### EXERCISE AIM
Set down, please, exactly the lines below that run from the line with "Write the OpenSCAD" to the line with "underside_recess_depth = 0.3;", both lines included.

[Entries with model source code]
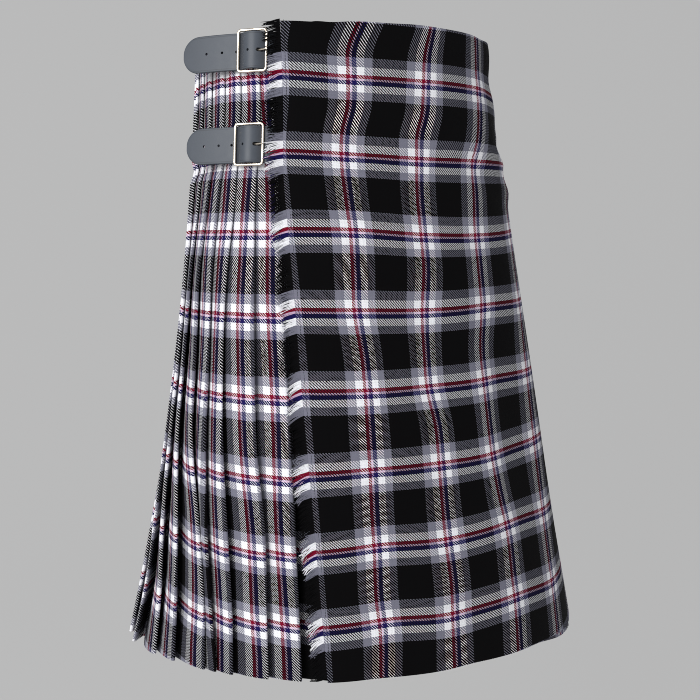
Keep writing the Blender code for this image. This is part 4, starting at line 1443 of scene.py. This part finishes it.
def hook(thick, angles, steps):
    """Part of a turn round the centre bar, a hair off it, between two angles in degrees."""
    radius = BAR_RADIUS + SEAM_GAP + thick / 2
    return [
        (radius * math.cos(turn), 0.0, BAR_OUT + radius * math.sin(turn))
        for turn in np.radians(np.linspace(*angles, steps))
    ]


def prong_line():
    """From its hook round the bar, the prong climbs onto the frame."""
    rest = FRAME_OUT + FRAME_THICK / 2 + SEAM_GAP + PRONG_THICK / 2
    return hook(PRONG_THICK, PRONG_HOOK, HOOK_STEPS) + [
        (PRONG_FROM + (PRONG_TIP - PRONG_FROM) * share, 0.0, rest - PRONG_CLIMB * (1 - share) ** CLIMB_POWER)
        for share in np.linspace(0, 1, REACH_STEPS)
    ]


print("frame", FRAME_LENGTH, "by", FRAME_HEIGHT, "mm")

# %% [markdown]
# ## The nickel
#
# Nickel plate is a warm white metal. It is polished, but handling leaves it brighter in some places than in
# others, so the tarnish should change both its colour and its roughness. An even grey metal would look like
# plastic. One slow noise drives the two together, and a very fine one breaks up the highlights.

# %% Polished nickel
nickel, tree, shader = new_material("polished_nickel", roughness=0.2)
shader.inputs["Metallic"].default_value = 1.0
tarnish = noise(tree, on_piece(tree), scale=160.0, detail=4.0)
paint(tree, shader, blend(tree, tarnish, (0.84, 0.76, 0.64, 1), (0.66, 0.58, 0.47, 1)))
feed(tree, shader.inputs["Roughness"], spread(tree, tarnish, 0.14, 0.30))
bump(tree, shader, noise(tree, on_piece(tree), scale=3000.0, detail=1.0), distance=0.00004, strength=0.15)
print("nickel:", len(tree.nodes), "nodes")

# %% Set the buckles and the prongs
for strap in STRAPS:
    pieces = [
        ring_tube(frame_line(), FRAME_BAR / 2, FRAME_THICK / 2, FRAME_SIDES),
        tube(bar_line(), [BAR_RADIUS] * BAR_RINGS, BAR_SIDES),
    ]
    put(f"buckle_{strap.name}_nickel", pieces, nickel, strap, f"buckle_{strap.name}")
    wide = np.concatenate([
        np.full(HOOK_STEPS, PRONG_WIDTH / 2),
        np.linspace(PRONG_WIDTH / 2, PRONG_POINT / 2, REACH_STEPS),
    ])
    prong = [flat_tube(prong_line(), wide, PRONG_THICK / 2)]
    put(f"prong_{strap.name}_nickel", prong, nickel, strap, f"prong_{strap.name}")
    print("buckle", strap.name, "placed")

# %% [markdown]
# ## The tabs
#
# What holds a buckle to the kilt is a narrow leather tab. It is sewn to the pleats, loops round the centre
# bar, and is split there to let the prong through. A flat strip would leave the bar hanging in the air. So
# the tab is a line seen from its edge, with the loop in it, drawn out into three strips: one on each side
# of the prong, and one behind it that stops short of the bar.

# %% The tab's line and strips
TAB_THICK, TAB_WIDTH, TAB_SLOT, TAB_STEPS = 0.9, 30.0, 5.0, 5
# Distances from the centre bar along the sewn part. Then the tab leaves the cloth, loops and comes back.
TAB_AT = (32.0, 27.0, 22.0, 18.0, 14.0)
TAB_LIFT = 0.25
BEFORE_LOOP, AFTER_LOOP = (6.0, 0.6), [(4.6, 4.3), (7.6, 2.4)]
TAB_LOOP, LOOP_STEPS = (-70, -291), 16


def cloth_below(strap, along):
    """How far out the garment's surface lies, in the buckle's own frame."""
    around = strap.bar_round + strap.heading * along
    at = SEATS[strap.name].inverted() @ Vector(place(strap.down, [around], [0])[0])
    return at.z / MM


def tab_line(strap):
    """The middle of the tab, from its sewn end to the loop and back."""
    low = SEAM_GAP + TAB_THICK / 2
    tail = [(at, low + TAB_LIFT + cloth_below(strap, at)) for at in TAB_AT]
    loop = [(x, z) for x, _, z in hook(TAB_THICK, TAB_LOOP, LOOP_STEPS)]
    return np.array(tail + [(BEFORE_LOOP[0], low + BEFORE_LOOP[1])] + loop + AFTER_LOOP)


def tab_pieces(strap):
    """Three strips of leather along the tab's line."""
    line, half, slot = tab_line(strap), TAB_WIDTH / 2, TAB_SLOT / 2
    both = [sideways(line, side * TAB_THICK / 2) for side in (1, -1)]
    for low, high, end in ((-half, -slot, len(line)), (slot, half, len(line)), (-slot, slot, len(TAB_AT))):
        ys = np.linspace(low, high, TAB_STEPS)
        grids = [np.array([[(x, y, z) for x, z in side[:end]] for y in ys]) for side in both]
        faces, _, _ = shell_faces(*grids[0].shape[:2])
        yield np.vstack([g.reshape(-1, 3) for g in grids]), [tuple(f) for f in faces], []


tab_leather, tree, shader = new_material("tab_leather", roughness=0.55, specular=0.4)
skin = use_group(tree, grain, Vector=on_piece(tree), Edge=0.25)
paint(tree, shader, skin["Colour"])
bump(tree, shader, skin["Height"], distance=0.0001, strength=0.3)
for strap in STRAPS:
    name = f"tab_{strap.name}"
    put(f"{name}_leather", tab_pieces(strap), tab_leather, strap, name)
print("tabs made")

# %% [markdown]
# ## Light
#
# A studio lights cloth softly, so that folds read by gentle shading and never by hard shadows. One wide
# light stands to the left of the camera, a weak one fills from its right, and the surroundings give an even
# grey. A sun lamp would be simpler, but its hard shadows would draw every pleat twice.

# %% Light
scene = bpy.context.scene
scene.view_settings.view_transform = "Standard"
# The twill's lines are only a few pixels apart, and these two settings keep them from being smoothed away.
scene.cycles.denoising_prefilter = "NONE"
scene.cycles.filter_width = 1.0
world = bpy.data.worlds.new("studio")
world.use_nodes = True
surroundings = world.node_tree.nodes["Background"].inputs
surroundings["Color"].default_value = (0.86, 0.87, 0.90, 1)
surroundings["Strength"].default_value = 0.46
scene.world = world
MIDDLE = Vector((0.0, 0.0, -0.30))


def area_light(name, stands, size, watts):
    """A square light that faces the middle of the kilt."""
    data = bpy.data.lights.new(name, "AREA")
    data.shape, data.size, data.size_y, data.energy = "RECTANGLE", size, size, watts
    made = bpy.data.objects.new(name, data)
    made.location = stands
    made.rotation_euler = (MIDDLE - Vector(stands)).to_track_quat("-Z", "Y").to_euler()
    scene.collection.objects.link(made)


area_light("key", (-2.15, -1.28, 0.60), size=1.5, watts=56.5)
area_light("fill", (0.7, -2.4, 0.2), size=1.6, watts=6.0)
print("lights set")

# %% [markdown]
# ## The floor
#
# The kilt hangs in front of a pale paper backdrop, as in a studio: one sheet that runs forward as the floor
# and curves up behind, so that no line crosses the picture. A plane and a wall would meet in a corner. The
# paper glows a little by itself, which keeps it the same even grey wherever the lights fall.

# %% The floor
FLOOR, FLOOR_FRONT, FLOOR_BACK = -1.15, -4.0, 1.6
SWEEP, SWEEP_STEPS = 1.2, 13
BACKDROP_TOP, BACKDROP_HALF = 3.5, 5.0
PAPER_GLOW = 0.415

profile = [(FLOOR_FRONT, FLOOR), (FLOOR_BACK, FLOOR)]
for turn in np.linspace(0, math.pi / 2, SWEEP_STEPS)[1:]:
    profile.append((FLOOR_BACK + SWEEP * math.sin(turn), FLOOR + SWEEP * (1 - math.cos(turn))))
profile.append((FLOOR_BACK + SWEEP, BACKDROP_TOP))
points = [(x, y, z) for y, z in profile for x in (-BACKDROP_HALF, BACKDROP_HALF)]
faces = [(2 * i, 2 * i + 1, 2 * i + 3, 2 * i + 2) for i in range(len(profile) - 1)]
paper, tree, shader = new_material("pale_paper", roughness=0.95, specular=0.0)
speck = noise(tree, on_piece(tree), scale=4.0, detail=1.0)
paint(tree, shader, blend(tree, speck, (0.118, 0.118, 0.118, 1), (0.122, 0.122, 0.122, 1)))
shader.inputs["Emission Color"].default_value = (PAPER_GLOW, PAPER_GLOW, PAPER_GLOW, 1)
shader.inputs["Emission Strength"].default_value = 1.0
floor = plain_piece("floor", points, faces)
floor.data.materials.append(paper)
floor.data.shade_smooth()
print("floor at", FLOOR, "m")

* * *

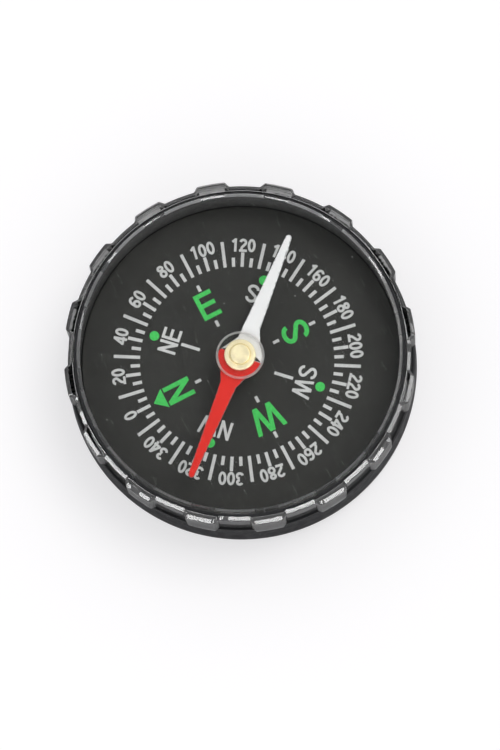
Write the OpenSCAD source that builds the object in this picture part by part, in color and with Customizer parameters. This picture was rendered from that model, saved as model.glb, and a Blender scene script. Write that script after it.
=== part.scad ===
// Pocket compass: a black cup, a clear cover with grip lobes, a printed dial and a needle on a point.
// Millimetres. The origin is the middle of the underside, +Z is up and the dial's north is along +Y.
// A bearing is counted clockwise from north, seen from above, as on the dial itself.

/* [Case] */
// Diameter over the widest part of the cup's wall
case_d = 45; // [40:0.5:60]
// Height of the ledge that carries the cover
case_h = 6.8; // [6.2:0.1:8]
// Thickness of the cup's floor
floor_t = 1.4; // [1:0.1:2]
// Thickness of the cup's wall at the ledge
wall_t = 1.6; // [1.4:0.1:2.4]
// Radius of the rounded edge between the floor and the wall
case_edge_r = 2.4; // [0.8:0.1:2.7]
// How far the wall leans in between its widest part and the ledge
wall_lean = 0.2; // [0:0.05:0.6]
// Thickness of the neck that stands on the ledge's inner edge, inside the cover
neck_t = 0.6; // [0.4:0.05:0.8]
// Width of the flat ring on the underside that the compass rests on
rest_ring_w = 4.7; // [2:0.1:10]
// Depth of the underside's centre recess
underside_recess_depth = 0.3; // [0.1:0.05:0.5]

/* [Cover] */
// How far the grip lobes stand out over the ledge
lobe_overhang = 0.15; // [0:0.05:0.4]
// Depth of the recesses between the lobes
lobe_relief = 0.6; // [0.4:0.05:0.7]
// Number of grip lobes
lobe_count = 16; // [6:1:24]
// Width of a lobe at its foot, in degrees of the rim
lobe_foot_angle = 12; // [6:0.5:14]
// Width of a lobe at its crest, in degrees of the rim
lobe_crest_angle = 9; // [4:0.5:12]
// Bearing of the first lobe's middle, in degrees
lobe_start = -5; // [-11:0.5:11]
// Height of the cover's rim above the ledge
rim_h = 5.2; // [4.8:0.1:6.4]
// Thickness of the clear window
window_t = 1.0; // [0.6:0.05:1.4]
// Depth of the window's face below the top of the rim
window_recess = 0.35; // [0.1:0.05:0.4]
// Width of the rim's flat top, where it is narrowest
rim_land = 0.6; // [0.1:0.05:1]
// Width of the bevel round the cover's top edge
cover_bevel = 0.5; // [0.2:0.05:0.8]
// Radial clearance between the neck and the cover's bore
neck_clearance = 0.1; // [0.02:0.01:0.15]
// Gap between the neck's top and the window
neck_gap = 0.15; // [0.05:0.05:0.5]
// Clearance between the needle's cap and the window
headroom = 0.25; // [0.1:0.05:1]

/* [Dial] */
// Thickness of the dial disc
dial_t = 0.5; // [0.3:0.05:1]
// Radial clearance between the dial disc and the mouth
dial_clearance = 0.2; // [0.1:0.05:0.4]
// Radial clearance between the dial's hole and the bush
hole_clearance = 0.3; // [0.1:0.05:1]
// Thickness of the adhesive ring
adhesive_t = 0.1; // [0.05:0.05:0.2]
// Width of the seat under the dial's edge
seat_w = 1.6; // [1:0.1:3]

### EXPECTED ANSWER
Write the OpenSCAD source that builds the object in this picture part by part, in color and with Customizer parameters. This picture was rendered from that model, saved as model.glb, and a Blender scene script. Write that script after it.
=== part.scad ===
// Pocket compass: a black cup, a clear cover with grip lobes, a printed dial and a needle on a point.
// Millimetres. The origin is the middle of the underside, +Z is up and the dial's north is along +Y.
// A bearing is counted clockwise from north, seen from above, as on the dial itself.

/* [Case] */
// Diameter over the widest part of the cup's wall
case_d = 45; // [40:0.5:60]
// Height of the ledge that carries the cover
case_h = 6.8; // [6.2:0.1:8]
// Thickness of the cup's floor
floor_t = 1.4; // [1:0.1:2]
// Thickness of the cup's wall at the ledge
wall_t = 1.6; // [1.4:0.1:2.4]
// Radius of the rounded edge between the floor and the wall
case_edge_r = 2.4; // [0.8:0.1:2.7]
// How far the wall leans in between its widest part and the ledge
wall_lean = 0.2; // [0:0.05:0.6]
// Thickness of the neck that stands on the ledge's inner edge, inside the cover
neck_t = 0.6; // [0.4:0.05:0.8]
// Width of the flat ring on the underside that the compass rests on
rest_ring_w = 4.7; // [2:0.1:10]
// Depth of the underside's centre recess
underside_recess_depth = 0.3; // [0.1:0.05:0.5]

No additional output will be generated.